The workshop began on Monday morning when 30 White Oak trees donated from neighboring Virginia forests arrived at the university campus, along with a crane. Traditional timber framers, carpenters, faculty, students, and alumni have been participating in the project, using the methods and materials of the original medieval builders of Notre Dame.
“It’s so incredible,” Ohnstad said, “I wish everyone could come and see the way they would have seen the construction of these important buildings with people working, all of the embodied energy of the humans, and everything people are pouring into these logs that would then be part of the church.”
An architecture graduate student involved in the effort, Sam Merklein, told CNA that his class contributed research into different joints, sketches, and dimensions of the truss; the students worked in collaboration with the Notre Dame architects in France.
“It’s amazing to see all the drawings that detail all the different components of the building,” Merklein said, “but then also just to be able to say that we’re helping to reconstruct a cathedral that is hundreds of years old and has had so much work put into it throughout the century is amazing.”
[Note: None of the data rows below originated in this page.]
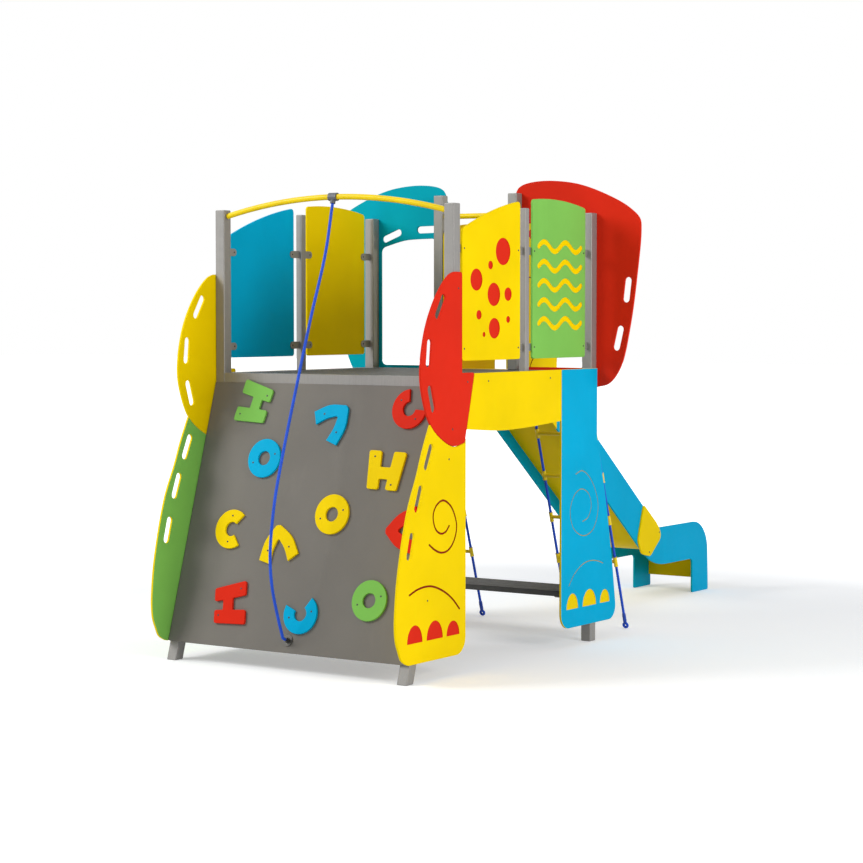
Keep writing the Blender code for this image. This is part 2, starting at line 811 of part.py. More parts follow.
def grips(build):
    """Twelve loose holds: name, shape, colour, place across, place down the slope, turn."""
    layout = (
        ("grip_double_green", double_bar_grip, GREEN, -0.469, 0.111, 80),
        ("grip_chevron_blue", chevron_grip, BLUE, 0.147, 0.116, -45.5),
        ("grip_horseshoe_red", horseshoe_grip, RED, 0.530, 0.118, 47),
        ("grip_ring_blue", ring_grip, BLUE, -0.335, 0.406, 0),
        ("grip_double_yellow", double_bar_grip, YELLOW, 0.443, 0.439, -1.5),
        ("grip_ring_yellow", ring_grip, YELLOW, 0.162, 0.681, 0),
        ("grip_horseshoe_yellow", horseshoe_grip, YELLOW, -0.467, 0.792, -2),
        ("grip_chevron_red", chevron_grip, RED, 0.507, 0.748, 94),
        ("grip_chevron_yellow", chevron_grip, YELLOW, -0.164, 0.753, 12),
        ("grip_double_red", double_bar_grip, RED, -0.385, 1.185, -81),
        ("grip_horseshoe_blue", horseshoe_grip, BLUE, 0.072, 1.202, 107),
        ("grip_ring_green", ring_grip, GREEN, 0.481, 1.105, 0),
    )
    full = (WALL_TOP - GROUND_CLEARANCE) * math.hypot(1, WALL_LEAN)
    margins = GRIP_TOP_MARGIN + GRIP_FOOT_MARGIN
    stretch = (full - margins) / (GRIP_LAYOUT_LENGTH - margins)
    for name, shape, colour, across, down, turn in layout:
        x = across * POST_X / GRIP_LAYOUT_HALF_WIDTH
        y = -GRIP_TOP_MARGIN - (down - GRIP_TOP_MARGIN) * stretch
        build.board(
            name, turned(shape(), turn, x, y), GRIP_THICKNESS,
            wall_plane(GAP + GRIP_THICKNESS / 2), plastic_board(name, colour),
        )


# Front rail, clamp and climbing rope

def rail_point(t):
    """A point on the arched rail, t from -1 to 1 across."""
    tilt = 2 * math.atan(RAIL_RISE / POST_INNER_X)
    half = POST_INNER_X - GAP - BAR_RADIUS * math.sin(tilt)
    radius = (half ** 2 + RAIL_RISE ** 2) / (2 * RAIL_RISE)
    swing = math.asin(half / radius) * t
    low = above(RAIL_ABOVE_DECK)
    return (radius * math.sin(swing), 0.0, low + RAIL_RISE - radius * (1 - math.cos(swing)))


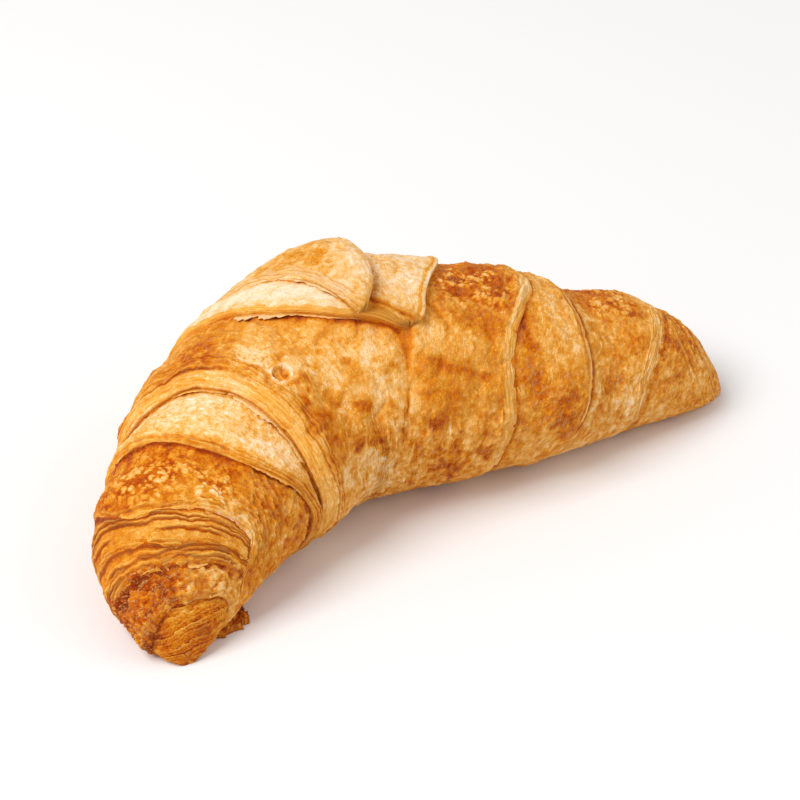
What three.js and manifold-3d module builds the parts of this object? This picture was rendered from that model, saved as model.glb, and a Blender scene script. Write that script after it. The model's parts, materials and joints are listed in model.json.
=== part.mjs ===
// A baked croissant, one solid: a strip of layered dough rolled from its wide end to its point and bent into
// a crescent. Millimetres, +Z up. It rests on the table, z = 0, with the straight line between its horns
// along X, its hollow side to -Y and the origin under the middle of its bounding box.
//
// A place on the roll is a station, in mm along its bent middle line from the left horn's end, and an angle
// round the section, in degrees: 0 on the outer side of the bend, 90 on top, 180 on the hollow side and 270
// underneath.
import * as THREE from "three";
import { mergeVertices } from "three/addons/utils/BufferGeometryUtils.js";
import Module from "manifold-3d";

const wasm = await Module();
wasm.setup();

// The bent middle line
const ROLL_LENGTH = 186;
const HORN_TO_HORN = 164;
const HEADING = [
  // station, degrees from +X
  [0, 75], [14, 54], [28, 31.5], [43, 24], [57, 19], [71, 8.5], [86, -14], [102, -24], [122, -21.5],
  [147, -18], [ROLL_LENGTH, -29.5],
];

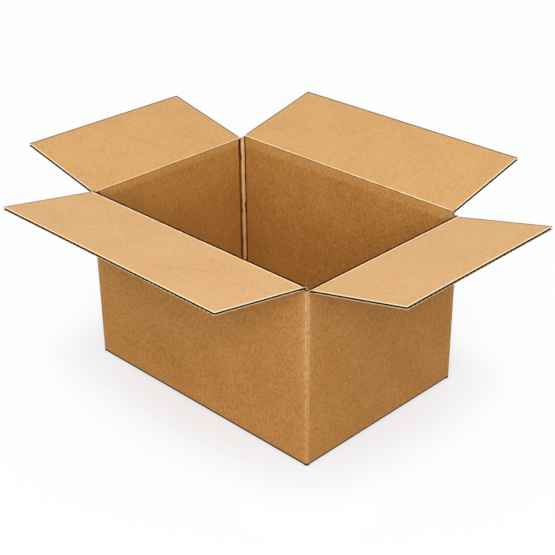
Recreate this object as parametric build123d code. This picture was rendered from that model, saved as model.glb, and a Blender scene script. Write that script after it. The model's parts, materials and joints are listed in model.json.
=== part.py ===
from build123d import *
import math
import os

# An open shipping box of corrugated cardboard, the common slotted kind.
# One sheet is creased and slotted, folded round four corners and glued down one of them.
# The bottom flaps are folded in and glued shut, and the four top flaps stand open.
# The origin is on the floor under the middle of the box, with +Z up and +X along the long walls.
# The front and back walls are the long ones, at -Y and +Y. The left and right walls are at -X and +X.

# The box, measured outside its walls and up to the creases of its long flaps
box_length = 450.0
box_width = 318.0
box_height = 277.0

# The board: two flat liners with a fluted medium between them
board = 4.0
liner = 0.45
medium = 0.40
flute_pitch = 7.9
flute_land = 1.45  # the flat of the medium that is glued to each liner
side_slot = 2.0  # the least open slot beside the last flute, where the knife cut along the flutes

# The slots that part the flaps, and the creases that they turn on
slot_width = 6.4
slot_drop = 1.0  # how far the end of a slot lies from the creases of the long flaps
crease_gap = 0.3  # between the two mitred halves of a crease when its flap is closed
crease_band = 8.0  # board crushed flat beside a crease, where no flute is open
crease_round = 1.5
stack_gap = 0.3  # between flaps that lie on each other
seam_gap = 0.5  # between the long flaps, where they meet over the middle of the box

# The upright folds: round outside, with a raised bead of liner between two grooves inside
fold_radius = 4.5
bead_radius = 3.4
groove_radius = 0.7

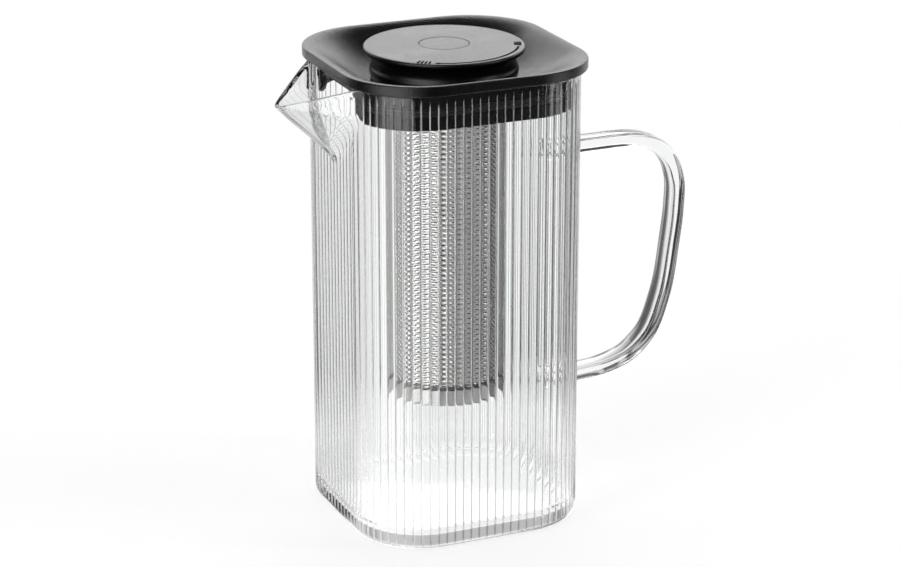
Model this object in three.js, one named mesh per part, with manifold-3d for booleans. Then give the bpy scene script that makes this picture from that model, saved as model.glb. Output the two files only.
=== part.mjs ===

The university’s architecture department is teaching a related course on the history and reconstruction of the cathedral, which includes a public lecture series featuring experts from many fields.
Ohnstad’s architecture class on the cathedral, which began at the end of June, prepared for four weeks before the timber arrived on campus. She told CNA her team is rebuilding the sixth truss out of the hundreds of trusses that held up the cathedral.